Les gays victimes d’agressions doivent parfois se battre pour que la justice admette l’homophobie comme motifs des violences subies. Exemple à Nantes, où un homo a bataillé pour obtenir un renvoi du procès de ses agresseurs présumés en correctionnelle. Explications.
Plusieurs affaires le démontrent, le caractère homophobe des agressions physiques commises sur des homosexuels peine à être reconnu. C’est notamment le cas à Nantes. Pour preuve, les jugements des 1er avril (lire article) et 19 juin 2009 (lire article). Selon Hussein Bourgi, président du Collectif contre l’homophobie (CCH), le parquet du chef-lieu de Loire-Atlantique figure même «parmi les plus calamiteux dans le traitement des plaintes pour discriminations, juste après celui de Lyon.» Toutefois, il concède que «lorsqu’on signale une anomalie au procureur de la République, les choses rentrent dans l’ordre.»

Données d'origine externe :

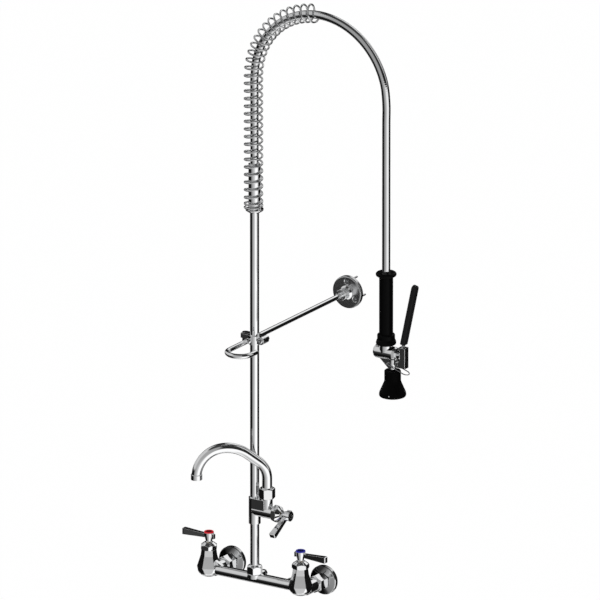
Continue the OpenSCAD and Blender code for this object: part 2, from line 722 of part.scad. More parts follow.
module bracket_hub() color(chrome) at_plate() difference() {
    union() {
        translate([0, 0, -hub_l]) rotate([0, 0, 30]) hex_block(hub_hex_r, hub_hex_l, 2);
        translate([0, 0, hub_hex_l - hub_l - 1]) cylinder(r1 = hub_hex_r - 2, r2 = hub_collar_r, h = 4);
        translate([0, 0, 3 + hub_hex_l - hub_l]) cylinder(r = hub_collar_r, h = hub_l - hub_hex_l - 3);
    }
    translate([0, 0, -hub_l - 1]) cylinder(d = rod_d, h = 60);
    translate([0, 0, -hub_l - 1]) cylinder(r1 = 8, r2 = rod_d / 2, h = 3.2);
}

module wall_plate() color(chrome) at_plate() difference() {
    rotate_extrude() polygon([
        [0, 0], [plate_d / 2 - 2, 0], [plate_d / 2 - 0.5, 0.6], [plate_d / 2, 2],
        [plate_d / 2, plate_t], [plate_d / 2 - 3, plate_t], [plate_d / 2 - 4, 3.5], [16.5, 3.5],
        [16.5, plate_t], [0, plate_t],
    ]);
    translate([0, 0, -1]) cylinder(d = rod_d, h = 4);
    for (a = [90, 210, 330]) rotate([0, 0, -a]) translate([plate_screw_pcd / 2, 0, 0]) {
        translate([0, 0, -1]) cylinder(r = sink_r - 3.5, h = plate_t + 2);
        cylinder(r1 = sink_r, r2 = sink_r - 3.5, h = 3.5);
    }
}

screw_end = plate_t + plate_screw_out;
module bracket_screws() color(steel) at_plate() for (a = [90, 210, 330])
    rotate([0, 0, -a]) translate([plate_screw_pcd / 2, 0, 0]) difference() {
        union() {
            translate([0, 0, screw_sunk])
                cylinder(r1 = screw_head_wide, r2 = plate_screw_r, h = screw_head_wide - plate_screw_r);
            translate([0, 0, screw_sunk]) cylinder(r = plate_screw_r, h = screw_end - 4 - screw_sunk);
            translate([0, 0, screw_end - 4]) cylinder(r1 = plate_screw_r, r2 = 0.2, h = 4);
        }
        for (turn = [0, 90]) rotate([0, 0, turn])
            translate([-2.4, -0.6, screw_sunk - 1]) cube([4.8, 1.2, 2.2]);
    }

// ---- spray valve -------------------------------------------------------------------------

fitting_r = 8;
swivel_r = 6;
swivel_low = 512;
fitting_low = 530;
grip_low = 510.5;
grip_top = hose_end_z - inlet_drop + 2.2;

module hose_end_fitting() color(steel) at_spray() difference() {
    union() {
        translate([0, 0, fitting_low]) cylinder(r = fitting_r, h = hose_end_z - inlet_drop - fitting_low);
        translate([0, 0, swivel_low]) cylinder(r = swivel_r, h = fitting_low - swivel_low);
    }
    translate([0, 0, swivel_low - 1]) cylinder(r = 4, h = 200);
}

module grip_sleeve() color(black) at_spray() difference() {
    union() {
        rotate_extrude() polygon([
            [0, grip_low], [16.5, grip_low], [18.6, grip_low + 1.6], [19, grip_low + 4],
            [18, grip_low + 8], [16.6, grip_low + 10.5], [16.6, grip_low + 18.6], [15.8, grip_low + 20],
            [13, grip_low + 20.6], [13, grip_top - 9], [14.4, grip_top - 7], [14.4, grip_top], [0, grip_top],
        ]);
        translate([0, 0, grip_top - 4]) rotate_extrude() translate([15.4, 0]) circle(r = 4, $fn = 24);
    }
    translate([0, 0, grip_low - 1]) cylinder(r = barrel_r, h = fitting_low - grip_low + 1);
    translate([0, 0, grip_low]) cylinder(r = fitting_r + 0.5, h = 200);
}

module spray_body() color(chrome) at_spray() difference() {
    union() {
        translate([0, 0, spray_z]) cylinder(r = barrel_r, h = fitting_low - 0.3 - spray_z);
        translate([barrel_left, 0, spray_z]) along_x() rotate_extrude() polygon([
            [0, 0], [barrel_r - 3.8, 0], [barrel_r - 0.8, 2.4], [barrel_r, 5],
            [barrel_r, barrel_right - barrel_left - 5], [barrel_r - 1.4, barrel_right - barrel_left],
            [0, barrel_right - barrel_left],
        ]);
        translate([neck_x, 0, head_top]) cylinder(r = spray_neck_r, h = spray_z - head_top);
        hull() {
            translate([-14, -2.5, spray_z - 11.5]) cube([22, 5, 4]);
            translate([neck_x - 9, -2.5, 466]) cube([6, 5, 4]);
        }
        translate([neck_x, 0, head_low]) cylinder(r = head_r, h = head_top - head_low);
        hull() {
            translate([neck_x, -lug_w / 2, spray_z - 12]) cube([10, lug_w, 4]);
            translate([pivot_x, lug_w / 2, pivot_z]) rotate([90, 0, 0])
                cylinder(r = 4.6, h = lug_w, $fn = 32);
        }
    }
    translate([barrel_left + 5, 0, spray_z]) along_x() cylinder(r = barrel_bore_r, h = 80);
    translate([0, 0, spray_z]) cylinder(r = 4, h = 60);
    translate([0, 0, swivel_low - body_gap]) cylinder(r = swivel_r + run_gap, h = 40);
    translate([neck_x, 0, head_low]) cylinder(r = 4, h = spray_z - head_low);
    translate([neck_x, 0, head_low - 1]) cylinder(r = 9, h = 10);
    translate([pivot_x, 20, pivot_z]) rotate([90, 0, 0]) cylinder(r = pin_r, h = 40);
    translate([ring_x, 20, ring_z]) rotate([90, 0, 0]) cylinder(r = ring_wire_r + 0.08, h = 40);
}

module spray_bonnet() color(chrome) at_spray() translate([0, 0, spray_z]) along_x() difference() {
    union() {
        translate([0, 0, barrel_right - 8]) cylinder(r = barrel_bore_r, h = 8);
        translate([0, 0, barrel_right]) hex_block(8.6, 2, 0.5);
    }
    cylinder(r = plunger_r + run_gap, h = 60);
}

// The plunger ends in a blunt cone just short of the inside of the saddle.
plunger_tip = saddle_right - saddle_wall - body_gap;
module plunger() color(steel) at_spray() translate([0, 0, spray_z]) along_x() {
    translate([0, 0, plunger_face]) cylinder(r = 6.4, h = 4);
    translate([0, 0, plunger_face]) cylinder(r = plunger_r, h = plunger_tip - 2 - plunger_face);
    translate([0, 0, plunger_tip - 2]) cylinder(r1 = plunger_r, r2 = 1.2, h = 2);
}

module plunger_spring() color(steel) at_spray() translate([0, 0, spray_z]) along_x()
    pipe(6, 4, barrel_left + 5, plunger_face - barrel_left - 5);

module pivot_pin() color(steel) at_spray() translate([pivot_x, 6.7, pivot_z]) rotate([90, 0, 0])
    cylinder(r = pin_r, h = 13.4);

// Moves to the line of the squeeze lever: +Z runs up it from the height of the saddle's top.
strap_x = 37.4;
module at_lever() translate([strap_x, 0, saddle_top]) rotate([0, lever_tilt, 0]) children();

module squeeze_lever() color(steel) at_spray() difference() {
    union() {
        for (y = [-saddle_w / 2, saddle_w / 2 - saddle_wall]) translate([0, y + saddle_wall, 0])
            rotate([90, 0, 0]) linear_extrude(saddle_wall) {
                translate([pivot_x, pivot_z]) circle(r = 5, $fn = 32);
                polygon([
                    [pivot_x, pivot_z - 5], [saddle_right, saddle_low], [saddle_right, saddle_top],
                    [saddle_left, saddle_top], [saddle_left, saddle_top - 3.5],
                    [saddle_left + 2.5, saddle_top - 6], [saddle_left + 2.5, pivot_z + 10.5],
                    [pivot_x + 2.5, pivot_z + 4.4], [pivot_x - 3, pivot_z + 4],
                ]);
            }
        translate([saddle_right - saddle_wall, -saddle_w / 2, saddle_low])
            cube([saddle_wall, saddle_w, saddle_top - saddle_low]);
        translate([saddle_left, -saddle_w / 2, saddle_top - saddle_wall])
            cube([saddle_right - saddle_left, saddle_w, saddle_wall]);
        at_lever() translate([-1.3, -4.5, -2]) cube([2.6, 9, 124]);
    }
    translate([pivot_x, 20, pivot_z]) rotate([90, 0, 0]) cylinder(r = pin_r + run_gap, h = 40);
}

// The coating is a flat bar with round ends and soft edges.
grip_w = 14.4;
grip_t = 9.2;
grip_l = 128.5;
module lever_grip() color(black) at_spray() at_lever() difference() {
    hull() {
        translate([0, 0, 7]) cube([grip_t - 2.4, grip_w, 0.4], center = true);
        translate([0, 0, 7]) cube([grip_t, grip_w - 2.4, 0.4], center = true);
        for (t = [[grip_t - 2.4, 0], [grip_t, 1.2]]) translate([-t[0] / 2, 0, grip_l - grip_w / 2])
            rotate([0, 90, 0]) cylinder(r = grip_w / 2 - t[1], h = t[0], $fn = 24);
    }
    translate([-1.3, -4.5, -3]) cube([2.6, 9, 125]);
}

module spray_face() color(steel) at_spray() translate([neck_x, 0, head_low - 2]) difference() {
    union() {
        cylinder(r = 12, h = 2);
        translate([0, 0, 2]) cylinder(r = 9, h = 3);
    }
    for (ring = [[4, 6], [7.5, 12]], k = [0:ring[1] - 1]) rotate([0, 0, 360 * k / ring[1]])
        translate([ring[0], 0, -1]) cylinder(r = 0.7, h = 10, $fn = 16);
}

module bumper() color(black) at_spray() translate([neck_x, 0, 0]) rotate_extrude() polygon([
    [spray_neck_r, bumper_top - 2.5], [8.4, bumper_top - 2.5], [9.6, bumper_top],
    [14.4, bumper_top], [15.5, bumper_top - 1.4], [15.5, 443], [16.2, 440], [24.6, 420.5],
    [25.3, 417], [25.2, 414.5], [24.2, 412.6], [22.8, 412], [21.4, 412.8],
    [20.6, 416], [15.5, 428], [head_r, 430], [head_r, head_top], [spray_neck_r, head_top],
]);

// A wire loop hinged in the web of the spray body, which hangs just over the bumper.
module hold_ring() color(steel) at_spray() translate([ring_x, 0, ring_z]) rotate([0, ring_drop, 0]) {
    straight = ring_half_w - ring_corner_r;
    translate([0, -straight, 0]) along_y() cylinder(r = ring_wire_r, h = 2 * straight, $fn = 16);
    for (side = [-1, 1]) {
        translate([ring_corner_r, side * ring_half_w, 0]) along_x()
            cylinder(r = ring_wire_r, h = ring_l - ring_corner_r, $fn = 16);
        translate([ring_corner_r, side * straight, 0]) wire_bend(ring_corner_r, side < 0 ? 180 : 90, 90);
    }
    translate([ring_l, 0, 0]) wire_bend(ring_half_w, -90, 180);
}

module wire_bend(r, from, turn) rotate([0, 0, from]) rotate_extrude(angle = turn)
    translate([r, 0]) circle(r = ring_wire_r, $fn = 16);

// ---- nodes -------------------------------------------------------------------------------

faucet_body();
hot_cartridge();
cold_cartridge();
hot_bonnet();
cold_bonnet();
hot_union_nut();
cold_union_nut();
hot_inlet_arm();
cold_inlet_arm();
hot_wall_flange();
cold_wall_flange();
union_washers();
body_plug();
riser_nut();
lower_riser();
spout_tee();
tee_cartridge();
tee_bonnet();
upper_riser();
spout_nut();
hose_washer();
hose_coupling();
hose();
spring_seat();
overhead_spring();
hot_stem();
hot_handle();
hot_handle_screw();
hot_index_button();
cold_stem();
cold_handle();
cold_handle_screw();
cold_index_button();
tee_stem();
tee_handle();
tee_handle_screw();
tee_index_button();
spout_tube();
spout_bushing();
outlet_collar();
outlet_screen();
clamp_front();
clamp_rear();
clamp_screw();
bracket_rod();
bracket_hub();
wall_plate();
bracket_screws();
hose_end_fitting();
grip_sleeve();
spray_body();
spray_bonnet();
bumper();
spray_face();
pivot_pin();
squeeze_lever();
lever_grip();
plunger();
plunger_spring();
hold_ring();
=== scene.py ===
import math

import bpy
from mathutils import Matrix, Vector


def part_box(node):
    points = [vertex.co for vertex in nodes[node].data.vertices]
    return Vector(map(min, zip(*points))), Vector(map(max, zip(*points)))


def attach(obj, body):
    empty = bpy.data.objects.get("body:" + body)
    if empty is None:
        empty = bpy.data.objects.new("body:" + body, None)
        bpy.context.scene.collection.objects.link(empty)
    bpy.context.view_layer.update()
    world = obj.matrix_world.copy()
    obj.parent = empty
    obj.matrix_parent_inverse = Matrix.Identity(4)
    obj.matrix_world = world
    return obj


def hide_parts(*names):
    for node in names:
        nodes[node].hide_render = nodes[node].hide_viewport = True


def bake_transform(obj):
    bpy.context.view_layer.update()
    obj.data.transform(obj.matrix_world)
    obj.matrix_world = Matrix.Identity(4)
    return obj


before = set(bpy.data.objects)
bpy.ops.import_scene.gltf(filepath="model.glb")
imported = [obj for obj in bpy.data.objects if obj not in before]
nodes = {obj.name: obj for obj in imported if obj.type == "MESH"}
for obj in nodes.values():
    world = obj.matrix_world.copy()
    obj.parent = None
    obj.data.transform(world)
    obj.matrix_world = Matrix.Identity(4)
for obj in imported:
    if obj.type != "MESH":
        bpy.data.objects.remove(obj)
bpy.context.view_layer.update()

# Places in metres, in the frame's own axes
FACE_Y = -0.084       # the upright plane that holds the riser, the hose and the spring
BAR_Z = 0.009         # the height of the mixing body's bar above the inlets
INLET_X = 0.1016      # half the distance between the two supply inlets

# ---- camera ---------------------------------------------------------------------------------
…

La circonstance aggravante d’homophobie n’est pas automatique
Car en cas d’agression liée à son orientation sexuelle, un homosexuel n’a aucune garantie automatique de la prise en compte de l’homophobie comme circonstance aggravante. Il faut que le dossier présente des éléments qui en attestent, une difficulté fréquemment rencontrée, comme récemment à Orléans (lire article). Mais il existe un autre cas de figure: lorsque ces éléments existent et figurent dans le dossier mais que le parquet n’en tient pas compte. C’est alors à la victime de se battre et de faire reconnaître ses droits comme cela est arrivé cette semaine.

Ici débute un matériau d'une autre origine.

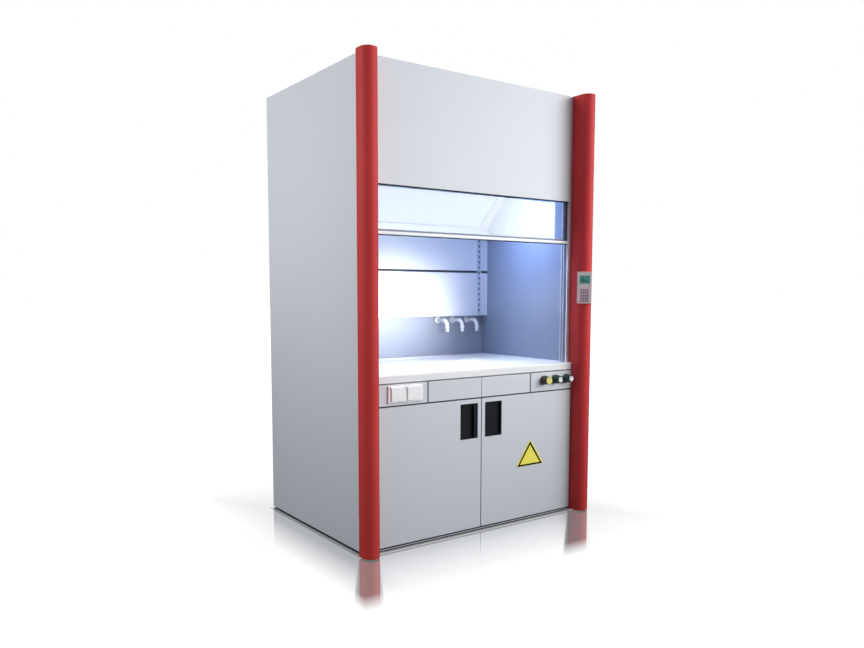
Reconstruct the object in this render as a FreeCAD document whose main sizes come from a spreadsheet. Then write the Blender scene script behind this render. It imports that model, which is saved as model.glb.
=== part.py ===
import FreeCAD, Part
import math
import os
import Sketcher

doc = FreeCAD.newDocument("fume_cupboard")
sheet = doc.addObject("Spreadsheet::Sheet", "dims")
sheet.Label = "driving dimensions"
nodes = []


class Size:
    """A length that knows both its number and its formula in the dimension sheet."""

    def __init__(self, value, text):
        self.value = value
        self.text = text

    def joined(self, other, sign, value, swapped=False):
        other_text = other.text if isinstance(other, Size) else repr(float(other))
        first, second = (other_text, self.text) if swapped else (self.text, other_text)
        return Size(value, f"({first} {sign} {second})")

    def __add__(self, other):
        return self.joined(other, "+", self.value + number(other))

    def __radd__(self, other):
        return self.joined(other, "+", number(other) + self.value, swapped=True)

    def __sub__(self, other):
        return self.joined(other, "-", self.value - number(other))

    def __rsub__(self, other):
        return self.joined(other, "-", number(other) - self.value, swapped=True)

    def __mul__(self, other):
        return self.joined(other, "*", self.value * number(other))

    def __truediv__(self, other):
        return self.joined(other, "/", self.value / number(other))

    def __neg__(self):
        return Size(-self.value, f"(0 - {self.text})")


def number(size):
    """The plain number of a size or of a number."""
    return size.value if isinstance(size, Size) else float(size)


def size(alias, value):
    """Write one driving dimension into the sheet and return it."""
    size.row += 1
    sheet.set(f"A{size.row}", alias)
    sheet.set(f"B{size.row}", str(value))
    sheet.setAlias(f"B{size.row}", alias)
    return Size(float(value), f"dims.{alias}")


size.row = 0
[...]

L’audience du tribunal correctionnel de Nantes du mercredi 19 janvier devait voir comparaître quatre jeunes, d’une vingtaine d’années, poursuivis pour l’agression d’un gay nantais, dans la nuit du 19 juillet 2009, square Elisa Mercœur, plus connu comme lieu de drague sous le nom de Baco (lire article du 1er août 2009). Ils étaient convoqués devant un juge unique, une formation allégée, destinée à juger les petites affaires. Un cinquième agresseur, mineur, a été jugé en octobre 2009 et placé en liberté surveillée jusqu’à sa majorité.
«T’es un pédé»
La victime, qui a contacté localement le Centre LGBT de Nantes, a été suivie par le CCH qui à l’étude du dossier a décelé plusieurs anomalies. La principale étant que la circonstance aggravante liée à l’orientation sexuelle devait être retenue puisque les cinq jeunes avaient alpagué et violemment frappé la victime après lui avoir dit: «T’es un pédé». Pour Hussein Bourgi, «il y a au moins trois circonstances aggravantes justifiant le renvoi et la requalification des faits. Une agression à caractère homophobe indéniable, de plus commise en réunion et sous l’emprise de l’alcool.»
D’où le conseil du CCH à la victime et à son avocat de plaider l’incompétence du juge unique et de demander le renvoi devant une formation collégiale du tribunal correctionnel. Un choix auquel la victime s’est rangé après deux mois et demi de réflexion et d’échanges. Et finalement le ministère public a soutenu cette demande afin de «permettre au moins d’avoir le débat sur le caractère homophobe de l’agression, sans préjuger de la décision qui suivra». L’audience a donc été renvoyée au 7 avril. Affaire à suivre.